Don’t even get me started on the AI partner that the game introduces. As far as I am concerned, Sheva is fine as a mobile first aid station, but to give her a weapon or expect any kind of intelligent backup during battles is a waste of time and energy. You can instruct her to stick close where she will constantly obscure your view and get in the way or attack enemies at which point she will sprint ahead and waste all her bullets on anything that moves before getting overwhelmed and probably killed. Since the game is over if she dies this is generally not a lot of fun. The game improves immeasurably when a second player takes control of Sheva, but if you play the single player mode, you can expect to run into a few very frustrating encounters, especially with bosses.

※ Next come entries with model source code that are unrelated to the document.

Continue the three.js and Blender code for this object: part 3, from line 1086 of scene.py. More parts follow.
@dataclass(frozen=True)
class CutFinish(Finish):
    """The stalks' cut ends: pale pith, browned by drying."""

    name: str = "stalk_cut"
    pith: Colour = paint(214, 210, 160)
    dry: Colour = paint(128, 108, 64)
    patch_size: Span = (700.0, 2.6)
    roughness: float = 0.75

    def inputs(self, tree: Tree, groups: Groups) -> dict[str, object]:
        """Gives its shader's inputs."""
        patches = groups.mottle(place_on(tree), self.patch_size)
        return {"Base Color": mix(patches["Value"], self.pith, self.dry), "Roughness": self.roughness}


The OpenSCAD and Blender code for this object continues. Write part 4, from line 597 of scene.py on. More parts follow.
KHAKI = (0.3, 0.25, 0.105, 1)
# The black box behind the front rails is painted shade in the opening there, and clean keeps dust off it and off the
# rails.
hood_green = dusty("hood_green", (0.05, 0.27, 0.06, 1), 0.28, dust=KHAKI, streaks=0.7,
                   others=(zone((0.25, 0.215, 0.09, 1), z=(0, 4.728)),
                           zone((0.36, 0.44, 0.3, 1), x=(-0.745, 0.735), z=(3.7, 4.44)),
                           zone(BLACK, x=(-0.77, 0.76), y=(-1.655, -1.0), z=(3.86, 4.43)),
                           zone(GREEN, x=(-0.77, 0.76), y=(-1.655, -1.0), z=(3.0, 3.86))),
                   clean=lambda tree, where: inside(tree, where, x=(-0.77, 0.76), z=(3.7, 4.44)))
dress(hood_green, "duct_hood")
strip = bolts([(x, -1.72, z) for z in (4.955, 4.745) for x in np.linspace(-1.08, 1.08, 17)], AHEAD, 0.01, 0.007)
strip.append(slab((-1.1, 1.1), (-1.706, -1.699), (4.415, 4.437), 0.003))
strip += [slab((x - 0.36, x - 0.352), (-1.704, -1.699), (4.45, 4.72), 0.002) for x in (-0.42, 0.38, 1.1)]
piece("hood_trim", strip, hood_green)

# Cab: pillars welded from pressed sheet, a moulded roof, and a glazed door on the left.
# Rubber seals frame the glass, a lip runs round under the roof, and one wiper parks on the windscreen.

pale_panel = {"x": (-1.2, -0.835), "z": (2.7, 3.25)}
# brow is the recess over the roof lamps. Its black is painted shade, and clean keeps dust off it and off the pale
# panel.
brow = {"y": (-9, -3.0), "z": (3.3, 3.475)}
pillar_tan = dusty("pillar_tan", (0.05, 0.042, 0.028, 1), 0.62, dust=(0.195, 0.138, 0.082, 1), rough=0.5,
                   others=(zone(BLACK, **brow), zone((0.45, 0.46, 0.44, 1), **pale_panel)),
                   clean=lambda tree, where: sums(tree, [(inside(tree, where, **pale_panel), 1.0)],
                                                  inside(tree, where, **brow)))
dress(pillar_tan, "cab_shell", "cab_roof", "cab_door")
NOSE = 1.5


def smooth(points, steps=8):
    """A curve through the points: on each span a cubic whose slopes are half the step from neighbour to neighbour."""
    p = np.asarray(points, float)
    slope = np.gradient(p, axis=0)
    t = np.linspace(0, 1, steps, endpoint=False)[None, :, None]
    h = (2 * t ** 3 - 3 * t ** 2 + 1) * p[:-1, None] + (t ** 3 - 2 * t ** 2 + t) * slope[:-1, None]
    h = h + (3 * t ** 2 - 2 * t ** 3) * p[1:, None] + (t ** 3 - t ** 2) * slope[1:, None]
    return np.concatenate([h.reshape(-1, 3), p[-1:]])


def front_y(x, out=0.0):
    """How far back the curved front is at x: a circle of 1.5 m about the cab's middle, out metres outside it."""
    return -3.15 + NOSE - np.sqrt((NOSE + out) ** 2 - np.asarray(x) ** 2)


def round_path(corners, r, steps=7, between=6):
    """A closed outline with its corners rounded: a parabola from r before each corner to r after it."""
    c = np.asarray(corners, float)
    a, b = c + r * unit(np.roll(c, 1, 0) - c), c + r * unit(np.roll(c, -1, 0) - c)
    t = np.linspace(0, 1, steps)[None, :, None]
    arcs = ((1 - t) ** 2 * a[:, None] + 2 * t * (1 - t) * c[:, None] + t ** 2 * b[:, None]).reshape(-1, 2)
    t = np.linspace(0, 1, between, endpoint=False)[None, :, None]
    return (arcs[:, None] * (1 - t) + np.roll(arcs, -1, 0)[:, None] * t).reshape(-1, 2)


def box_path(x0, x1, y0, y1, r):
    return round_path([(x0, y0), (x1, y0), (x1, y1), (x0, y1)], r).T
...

The visuals are excellent, but the sun drenched African locales soon gives way to dark caves and dreary gray corridors. It is really a pity that the further you get into the game the less impressive the scenery becomes. At least there is no tedious backtracking and the quality of the animations remains impressive throughout. There are a few on-rails sections that demonstrate just how far the game has strayed from its roots as you mow down hordes of motorbike riding majinni with a mini-gun from the back of a speeding vehicle. The audio isn’t too shabby with some decent voice acting considering the corny lines that the actors constantly deliver. The music is also nice, but not really memorable.
It took me about twelve hours to complete the story mode, which then unlocked a new mercenaries mode. It is also possible to replay the game with a “+” mode where you retain your weapons and items which is handy for hunting down the hidden BSAA badges. You can spend points earned during the game to unlock action figures and costumes so there is at least some replay value. The story lacks anything that can even remotely be called a puzzle apart from flicking a few switches or rotating some pedestals which is probably good news for action junkies. You can also collect treasure during the levels which can then be sold to upgrade your weapons for improved firepower, ammo capacity and reloading speed. Auto saves and frequent checkpoints also take the sting out of death, but the game still has its fair share of challenging sections thanks to the clunky controls.
There is a lot to like about Resident Evil 5 but the best experience is probably going to come from playing with a friend. There are some very questionable control and design issues but fortunately there is still fun to be had. If the game had a decent control scheme such as the one in Dead Space I would have scored it higher, but as it is I recommend you play the demo first to see if you can put up with it.